START Given data

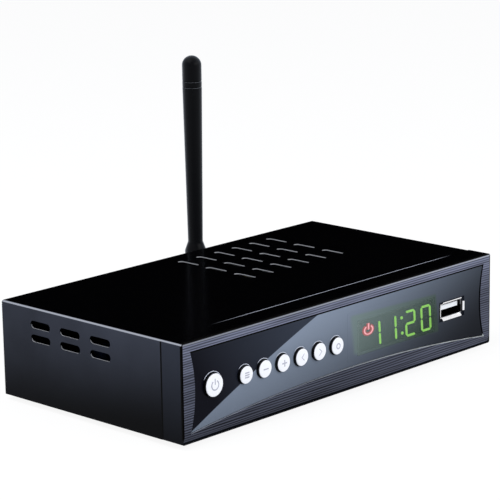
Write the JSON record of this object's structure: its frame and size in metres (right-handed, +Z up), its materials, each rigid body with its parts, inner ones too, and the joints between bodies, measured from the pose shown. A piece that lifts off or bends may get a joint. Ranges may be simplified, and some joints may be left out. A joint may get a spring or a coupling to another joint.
{
  "type": "satellite tv receiver",
  "caption": "Low set-top box with a two-tone fascia of round keys, a clock display and a USB socket, slot-vented steel cover, rear sockets and a folding whip antenna.",
  "frame": {"origin": "middle of the whole outline, on the surface the feet stand on", "axes": "+X to the right seen from the front, +Y to the back, +Z up"},
  "size_m": [0.175, 0.122, 0.1144],
  "materials": {
    "cover_paint": "satin black paint",
    "tray_steel": "satin black paint",
    "bezel_plastic": "moulded black plastic",
    "brushed_face": "brushed slate finish",
    "insert_gloss": "two-tone gloss",
    "window_tint": "tinted clear plastic",
    "circuit_board": "solder mask",
    "screw_steel": "zinc plated",
    "display_black": "black face",
    "digit_green": "lit segment",
    "indicator_red": "lit lens",
    "chip_black": "moulded resin",
    "plated_shell": "nickel plate",
    "usb_plastic": "white insulator",
    "ribbon_grey": "flat cable",
    "brass": "turned brass",
    "tinned_can": "tinned steel",
    "nickel": "nickel plate",
    "socket_black": "moulded black",
    "jack_white": "white insert",
    "jack_red": "red insert",
    "jack_yellow": "yellow insert",
    "jack_orange": "orange insert",
    "rocker_black": "moulded black",
    "gold_plate": "gold plate",
    "antenna_black": "moulded black",
    "sink_aluminium": "extruded",
    "capacitor_sleeve": "printed sleeve",
    "key_white": "pearl white",
    "switch_case": "moulded",
    "foot_rubber": "moulded rubber"
  },
  "bodies": {
    "root": {"top_cover": "cover_paint", "base_tray": "tray_steel", "front_bezel": "bezel_plastic", "face_plate": "brushed_face", "fascia_insert": "insert_gloss", "display_window": "window_tint", "front_board": "circuit_board", "main_board": "circuit_board", "front_board_screws": "screw_steel", "board_screws": "screw_steel", "cover_screws": "screw_steel", "display_module": "display_black", "digit_segments": "digit_green", "standby_indicator": "indicator_red", "infrared_receiver": "chip_black", "usb_shell": "plated_shell", "usb_tongue": "usb_plastic", "ribbon_cable": "ribbon_grey", "board_standoffs": "brass", "tuner_can": "tinned_can", "lnb_input_connector": "nickel", "lnb_loop_connector": "nickel", "av_block": "socket_black", "phono_barrels": "nickel", "left_audio_jack": "jack_white", "right_audio_jack": "jack_red", "video_jack": "jack_yellow", "digital_audio_jack": "jack_orange", "hdmi_shell": "plated_shell", "hdmi_tongue": "socket_black", "power_inlet": "socket_black", "rocker_housing": "socket_black", "antenna_jack": "gold_plate", "antenna_nut": "nickel", "processor": "chip_black", "memory_chips": "chip_black", "heat_sink": "sink_aluminium", "capacitors": "capacitor_sleeve", "power_switch": "switch_case", "menu_switch": "switch_case", "volume_down_switch": "switch_case", "volume_up_switch": "switch_case", "channel_down_switch": "switch_case", "channel_up_switch": "switch_case", "ok_switch": "switch_case", "foot_front_left": "foot_rubber", "foot_front_right": "foot_rubber", "foot_rear_left": "foot_rubber", "foot_rear_right": "foot_rubber"},
    "power_key": {"power_key": "key_white"},
    "menu_key": {"menu_key": "key_white"},
    "volume_down_key": {"volume_down_key": "key_white"},
    "volume_up_key": {"volume_up_key": "key_white"},
    "channel_down_key": {"channel_down_key": "key_white"},
    "channel_up_key": {"channel_up_key": "key_white"},
    "ok_key": {"ok_key": "key_white"},
    "rocker": {"rocker": "rocker_black"},
    "antenna_swivel": {"antenna_swivel": "antenna_black", "antenna_pin": "screw_steel"},
    "antenna_whip": {"antenna_whip": "antenna_black"}
  },
  "joints": [
    {"name": "power_press", "type": "slide", "parent": "root", "child": "power_key", "axis": [0, 1, 0], "range_m": [0, 0.0005], "stiffness_N_per_m": 400, "springref_m": -0.0005},
    {"name": "menu_press", "type": "slide", "parent": "root", "child": "menu_key", "axis": [0, 1, 0], "range_m": [0, 0.0005], "stiffness_N_per_m": 400, "springref_m": -0.0005},
    {"name": "volume_down_press", "type": "slide", "parent": "root", "child": "volume_down_key", "axis": [0, 1, 0], "range_m": [0, 0.0005], "stiffness_N_per_m": 400, "springref_m": -0.0005},
    {"name": "volume_up_press", "type": "slide", "parent": "root", "child": "volume_up_key", "axis": [0, 1, 0], "range_m": [0, 0.0005], "stiffness_N_per_m": 400, "springref_m": -0.0005},
    {"name": "channel_down_press", "type": "slide", "parent": "root", "child": "channel_down_key", "axis": [0, 1, 0], "range_m": [0, 0.0005], "stiffness_N_per_m": 400, "springref_m": -0.0005},
    {"name": "channel_up_press", "type": "slide", "parent": "root", "child": "channel_up_key", "axis": [0, 1, 0], "range_m": [0, 0.0005], "stiffness_N_per_m": 400, "springref_m": -0.0005},
    {"name": "ok_press", "type": "slide", "parent": "root", "child": "ok_key", "axis": [0, 1, 0], "range_m": [0, 0.0005], "stiffness_N_per_m": 400, "springref_m": -0.0005},
    {"name": "rocker_tip", "type": "hinge", "parent": "root", "child": "rocker", "pos_m": [-0.068, 0.036, 0.02102], "axis": [-1, 0, 0], "range_deg": [0, 14]},
    {"name": "antenna_turn", "type": "hinge", "parent": "root", "child": "antenna_swivel", "pos_m": [0.0364, 0.0403, 0.022], "axis": [0, 1, 0], "range_deg": [-90, 90]},
    {"name": "antenna_tilt", "type": "hinge", "parent": "antenna_swivel", "child": "antenna_whip", "pos_m": [0.0364, 0.0562, 0.022], "axis": [-1, 0, 0], "range_deg": [0, 90]}
  ]
}
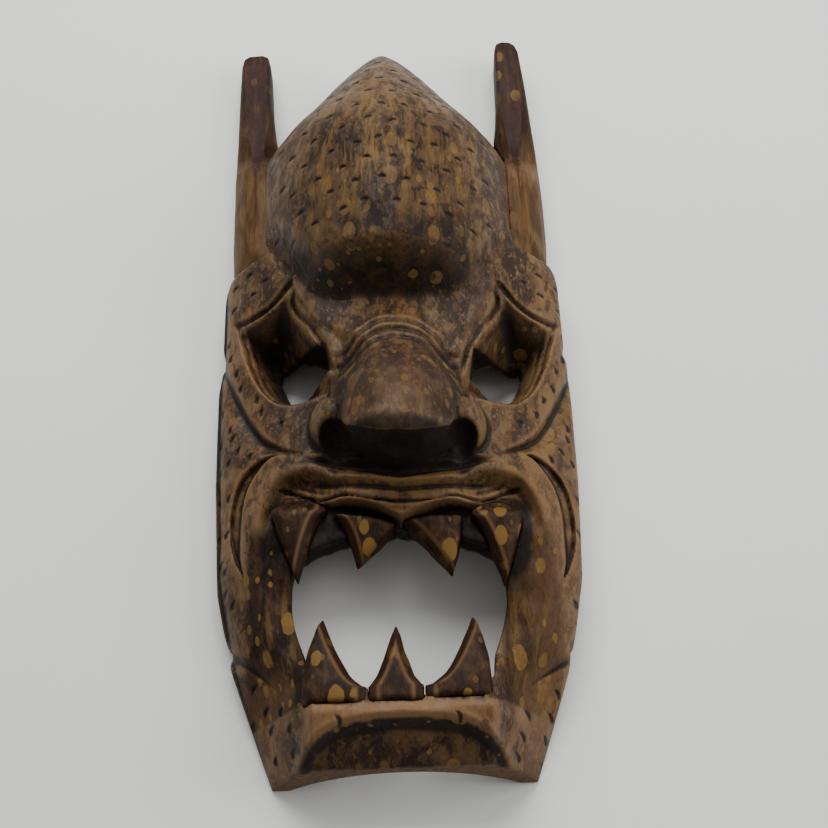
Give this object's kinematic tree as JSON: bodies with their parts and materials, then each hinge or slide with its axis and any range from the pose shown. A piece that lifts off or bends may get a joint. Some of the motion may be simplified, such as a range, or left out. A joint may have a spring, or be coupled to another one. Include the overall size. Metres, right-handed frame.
{
  "type": "noh mask",
  "caption": "Carved wooden demon mask for a wall, with horns, hollow eyes, open toothed mouth and a hollow back.",
  "frame": {"origin": "under the middle of the mask, on the surface that it lies on back rim down", "axes": "+Z out of the face, +Y from the chin towards the horns, +X to the viewer's right"},
  "size_m": [0.162, 0.391, 0.084],
  "materials": {
    "lacquered_wood": "satin lacquer over mottled brown stain",
    "dark_lacquered_wood": "satin lacquer over dark red-brown stain",
    "tooth_wood": "satin lacquer over mottled brown stain",
    "plain_wood": "bare",
    "hanger_steel": "zinc plated",
    "screw_steel": "yellow zinc plated"
  },
  "bodies": {
    "root": {"mask_body": "lacquered_wood", "left_horn": "dark_lacquered_wood", "right_horn": "dark_lacquered_wood", "left_horn_dowels": "plain_wood", "right_horn_dowels": "plain_wood", "upper_left_tusk": "tooth_wood", "upper_left_fang": "tooth_wood", "upper_right_fang": "tooth_wood", "upper_right_tusk": "tooth_wood", "lower_left_fang": "tooth_wood", "lower_middle_fang": "tooth_wood", "lower_right_fang": "tooth_wood", "hanger_plate": "hanger_steel", "hanger_screws": "screw_steel"}
  },
  "joints": []
}
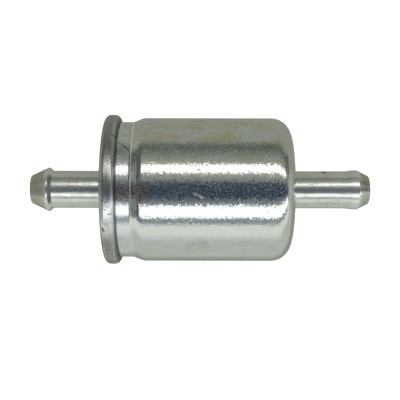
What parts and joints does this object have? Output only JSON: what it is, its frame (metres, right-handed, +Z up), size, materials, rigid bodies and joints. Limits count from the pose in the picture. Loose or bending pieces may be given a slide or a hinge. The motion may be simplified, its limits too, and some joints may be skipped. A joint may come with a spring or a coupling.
{
  "type": "fuel filter",
  "caption": "In-line metal fuel filter: plated steel can with a rolled end seam, a reduced neck, and a beaded hose spigot on its axis at each end.",
  "frame": {"origin": "on the filter's axis, half way between the two spigot tips", "axes": "+X along the flow, from the inlet spigot on the seamed side to the outlet spigot; +Z up"},
  "size_m": [0.072, 0.0318, 0.0318],
  "materials": {
    "plated_can": "bright zinc plate",
    "plated_cover": "worn zinc plate, satin from rolling",
    "plated_inlet_spigot": "zinc plate over turned steel",
    "plated_outlet_spigot": "zinc plate over turned steel",
    "sealing_compound": "matte",
    "braze": "dull, plated over",
    "tinned_caps": "satin tinplate",
    "potting": "matte plastisol",
    "filter_paper": "resin-cured paper",
    "perforated_steel": "satin",
    "mesh": "woven nylon",
    "seal_rubber": "matte",
    "spring_steel": "satin"
  },
  "bodies": {
    "root": {"can_shell": "plated_can", "inlet_cover": "plated_cover", "inlet_spigot": "plated_inlet_spigot", "outlet_spigot": "plated_outlet_spigot", "seam_compound": "sealing_compound", "inlet_braze_ring": "braze", "outlet_braze_ring": "braze", "closed_end_cap": "tinned_caps", "open_end_cap": "tinned_caps", "inlet_potting": "potting", "outlet_potting": "potting", "pleated_paper": "filter_paper", "paper_clip": "tinned_caps", "core_tube": "perforated_steel", "core_screen": "mesh", "outer_sleeve": "perforated_steel", "outlet_grommet": "seal_rubber", "centring_star": "spring_steel", "preload_spring": "spring_steel"}
  },
  "joints": []
}
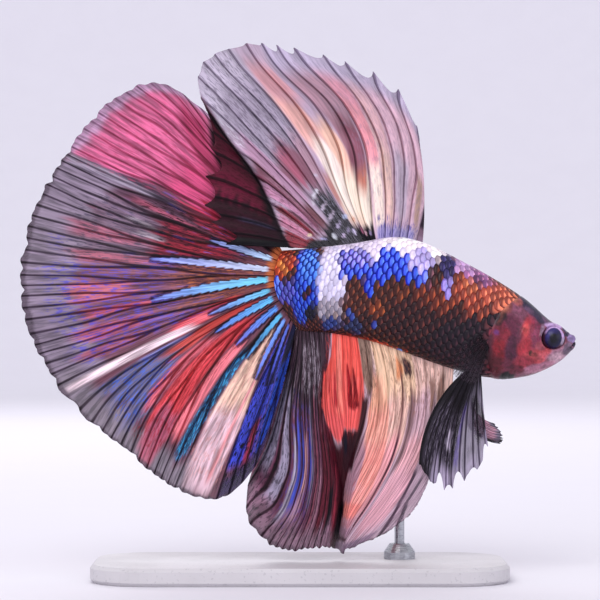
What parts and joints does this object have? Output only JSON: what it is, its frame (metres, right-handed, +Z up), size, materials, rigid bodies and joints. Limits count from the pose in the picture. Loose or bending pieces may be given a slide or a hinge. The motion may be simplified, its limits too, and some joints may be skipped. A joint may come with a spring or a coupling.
{
  "type": "betta fish display model",
  "caption": "Life-size male halfmoon betta with spread fan tail and tall dorsal fin, held in mid-swim by a rod on a flat base.",
  "frame": {"origin": "centre of the underside of the stand's flat base, under the middle of the whole model", "axes": "+X the way the fish heads, +Y toward its left flank, +Z up"},
  "size_m": [0.0777, 0.028, 0.0748],
  "materials": {
    "scaled_skin": "wet scaled skin, royal blue, white, orange brown and black",
    "head_skin": "smooth wet skin, maroon red with slate mottling",
    "lip_skin": "smooth wet skin, pale pink with grey lips",
    "eye": "clear wet eye, blue black pupil, lavender ring",
    "tail_fin": "thin rayed membrane, pink, red, grey and sky blue",
    "back_fin": "thin rayed membrane, lavender grey and cream",
    "belly_fin": "thin rayed membrane, coral, maroon and grey",
    "dark_fin": "thin rayed membrane, black brown",
    "pale_fin": "thin rayed membrane, grey white",
    "stand_plate": "pale cast resin, satin",
    "stand_metal": "fine brushed"
  },
  "bodies": {
    "root": {"trunk": "scaled_skin", "tail_stalk": "scaled_skin", "head": "head_skin", "gill_cover_right": "head_skin", "gill_cover_left": "head_skin", "lower_jaw": "lip_skin", "eye_right": "eye", "eye_left": "eye", "caudal_fin": "tail_fin", "dorsal_fin": "back_fin", "anal_fin": "belly_fin", "pelvic_fin_right": "dark_fin", "pelvic_fin_left": "pale_fin", "pectoral_fin_right": "dark_fin", "pectoral_fin_left": "dark_fin", "stand_base": "stand_plate", "stand_rod": "stand_metal", "stand_collar": "stand_metal"}
  },
  "joints": []
}
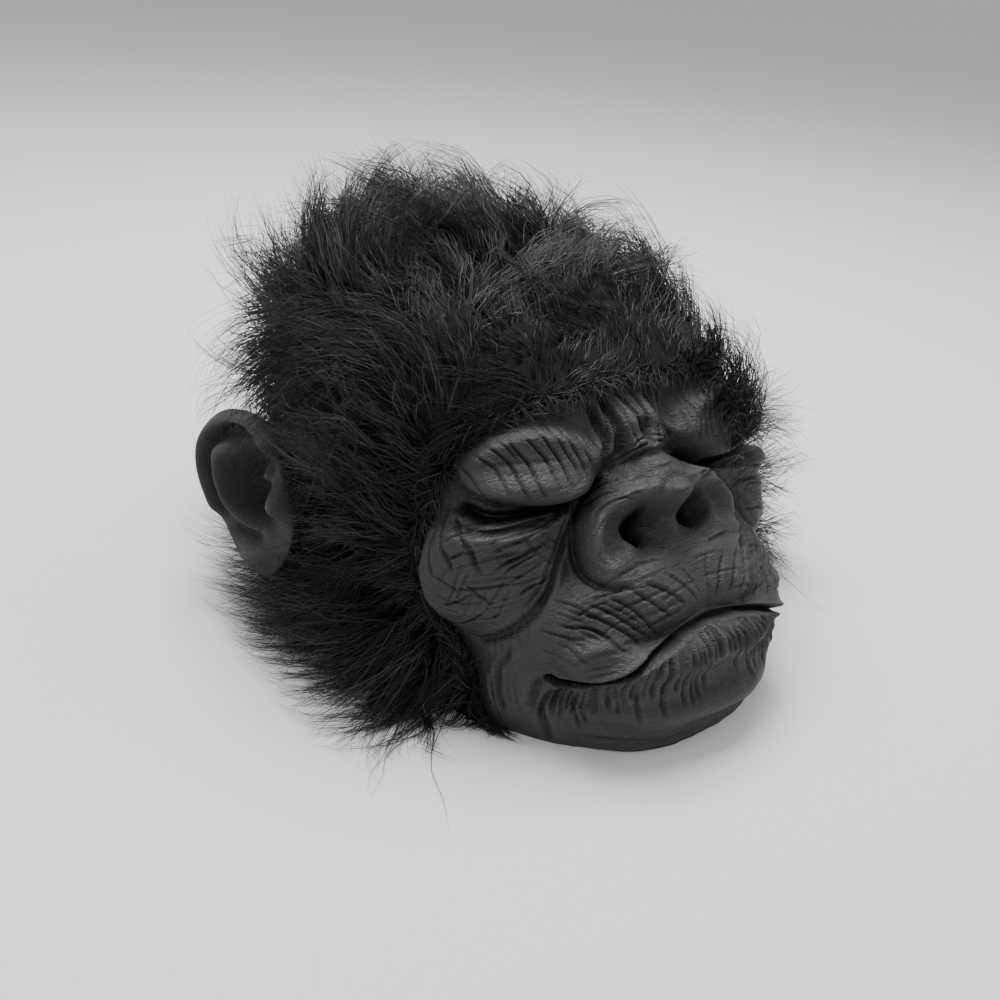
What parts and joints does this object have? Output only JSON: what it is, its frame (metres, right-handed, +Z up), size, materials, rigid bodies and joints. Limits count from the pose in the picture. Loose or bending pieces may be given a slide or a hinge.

END Given data

Exercise goal.
How many lines in the records above contain the word "that"? Give only the number.

Task solution.
3